### GOAL
Copy out the complete listing, word for word.

### GIVEN INFORMATION
* * *

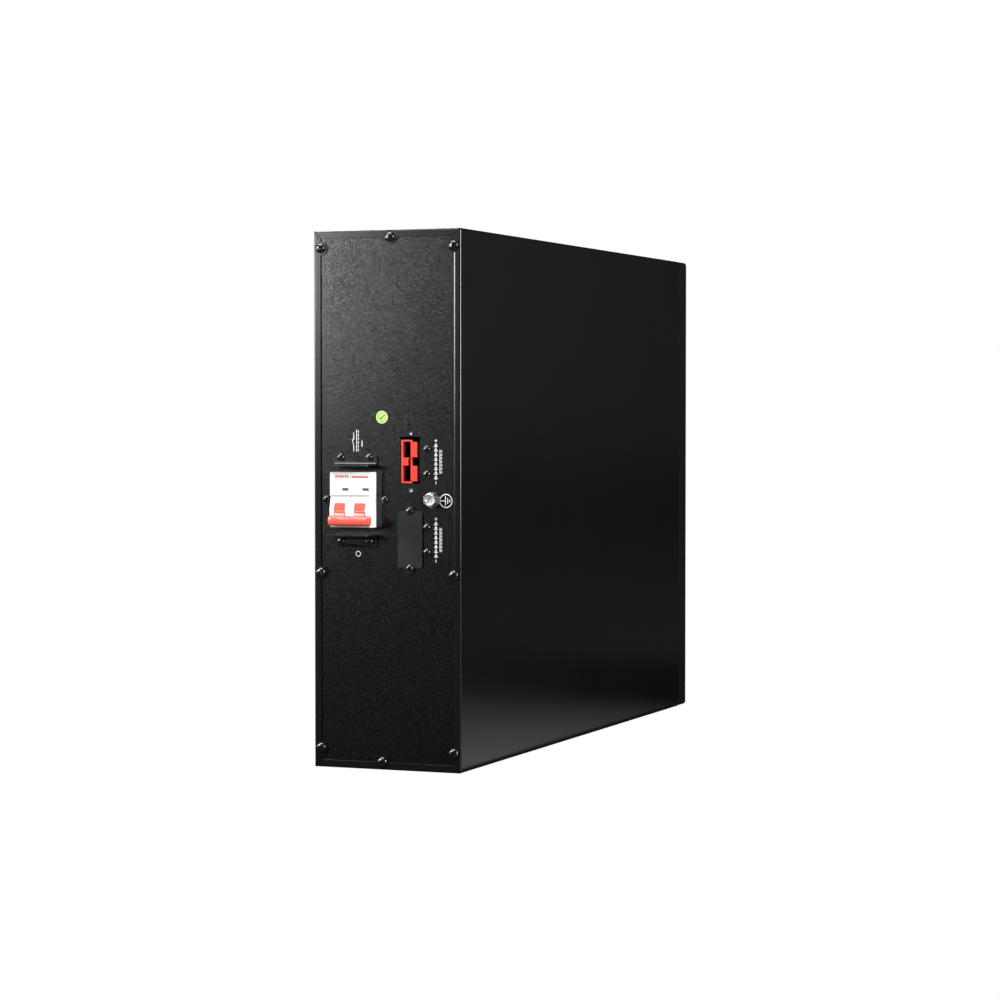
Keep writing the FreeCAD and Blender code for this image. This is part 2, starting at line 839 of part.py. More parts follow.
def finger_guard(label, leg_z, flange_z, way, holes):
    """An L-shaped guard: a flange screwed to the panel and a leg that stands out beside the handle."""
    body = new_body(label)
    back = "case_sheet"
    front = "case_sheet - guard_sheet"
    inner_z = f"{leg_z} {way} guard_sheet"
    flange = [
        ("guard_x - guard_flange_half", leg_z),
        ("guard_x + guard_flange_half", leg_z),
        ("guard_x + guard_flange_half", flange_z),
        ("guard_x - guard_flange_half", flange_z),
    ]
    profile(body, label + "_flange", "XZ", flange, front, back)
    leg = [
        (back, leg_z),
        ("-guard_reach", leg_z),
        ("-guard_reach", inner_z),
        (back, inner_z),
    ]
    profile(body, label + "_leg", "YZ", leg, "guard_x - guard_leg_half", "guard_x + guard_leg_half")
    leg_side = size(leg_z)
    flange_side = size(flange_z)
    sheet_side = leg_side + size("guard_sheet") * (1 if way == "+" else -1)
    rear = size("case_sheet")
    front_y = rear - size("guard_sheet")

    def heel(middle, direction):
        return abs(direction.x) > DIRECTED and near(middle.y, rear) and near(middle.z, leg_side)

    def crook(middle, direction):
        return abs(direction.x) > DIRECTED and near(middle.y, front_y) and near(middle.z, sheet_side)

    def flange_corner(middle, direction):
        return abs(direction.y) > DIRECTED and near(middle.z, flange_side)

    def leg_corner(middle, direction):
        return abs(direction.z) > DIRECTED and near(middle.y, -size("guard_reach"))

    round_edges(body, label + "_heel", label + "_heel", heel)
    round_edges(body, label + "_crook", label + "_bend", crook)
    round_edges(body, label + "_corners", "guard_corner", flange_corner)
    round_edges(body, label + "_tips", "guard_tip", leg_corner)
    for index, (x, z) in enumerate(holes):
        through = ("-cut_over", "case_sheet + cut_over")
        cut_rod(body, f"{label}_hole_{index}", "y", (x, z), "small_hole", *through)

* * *

### IN RESPONSE
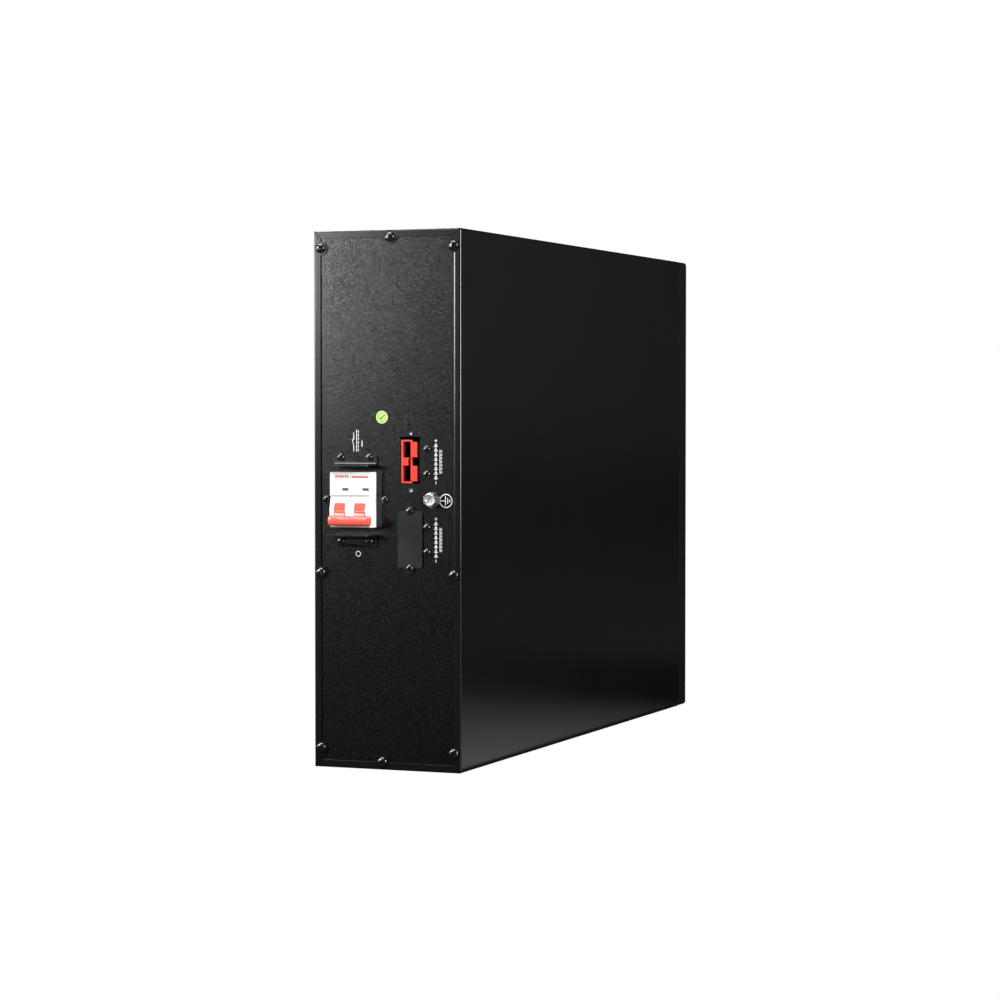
Keep writing the FreeCAD and Blender code for this image. This is part 2, starting at line 839 of part.py. More parts follow.
def finger_guard(label, leg_z, flange_z, way, holes):
    """An L-shaped guard: a flange screwed to the panel and a leg that stands out beside the handle."""
    body = new_body(label)
    back = "case_sheet"
    front = "case_sheet - guard_sheet"
    inner_z = f"{leg_z} {way} guard_sheet"
    flange = [
        ("guard_x - guard_flange_half", leg_z),
        ("guard_x + guard_flange_half", leg_z),
        ("guard_x + guard_flange_half", flange_z),
        ("guard_x - guard_flange_half", flange_z),
    ]
    profile(body, label + "_flange", "XZ", flange, front, back)
    leg = [
        (back, leg_z),
        ("-guard_reach", leg_z),
        ("-guard_reach", inner_z),
        (back, inner_z),
    ]
    profile(body, label + "_leg", "YZ", leg, "guard_x - guard_leg_half", "guard_x + guard_leg_half")
    leg_side = size(leg_z)
    flange_side = size(flange_z)
    sheet_side = leg_side + size("guard_sheet") * (1 if way == "+" else -1)
    rear = size("case_sheet")
    front_y = rear - size("guard_sheet")

    def heel(middle, direction):
        return abs(direction.x) > DIRECTED and near(middle.y, rear) and near(middle.z, leg_side)

    def crook(middle, direction):
        return abs(direction.x) > DIRECTED and near(middle.y, front_y) and near(middle.z, sheet_side)

    def flange_corner(middle, direction):
        return abs(direction.y) > DIRECTED and near(middle.z, flange_side)

    def leg_corner(middle, direction):
        return abs(direction.z) > DIRECTED and near(middle.y, -size("guard_reach"))

    round_edges(body, label + "_heel", label + "_heel", heel)
    round_edges(body, label + "_crook", label + "_bend", crook)
    round_edges(body, label + "_corners", "guard_corner", flange_corner)
    round_edges(body, label + "_tips", "guard_tip", leg_corner)
    for index, (x, z) in enumerate(holes):
        through = ("-cut_over", "case_sheet + cut_over")
        cut_rod(body, f"{label}_hole_{index}", "y", (x, z), "small_hole", *through)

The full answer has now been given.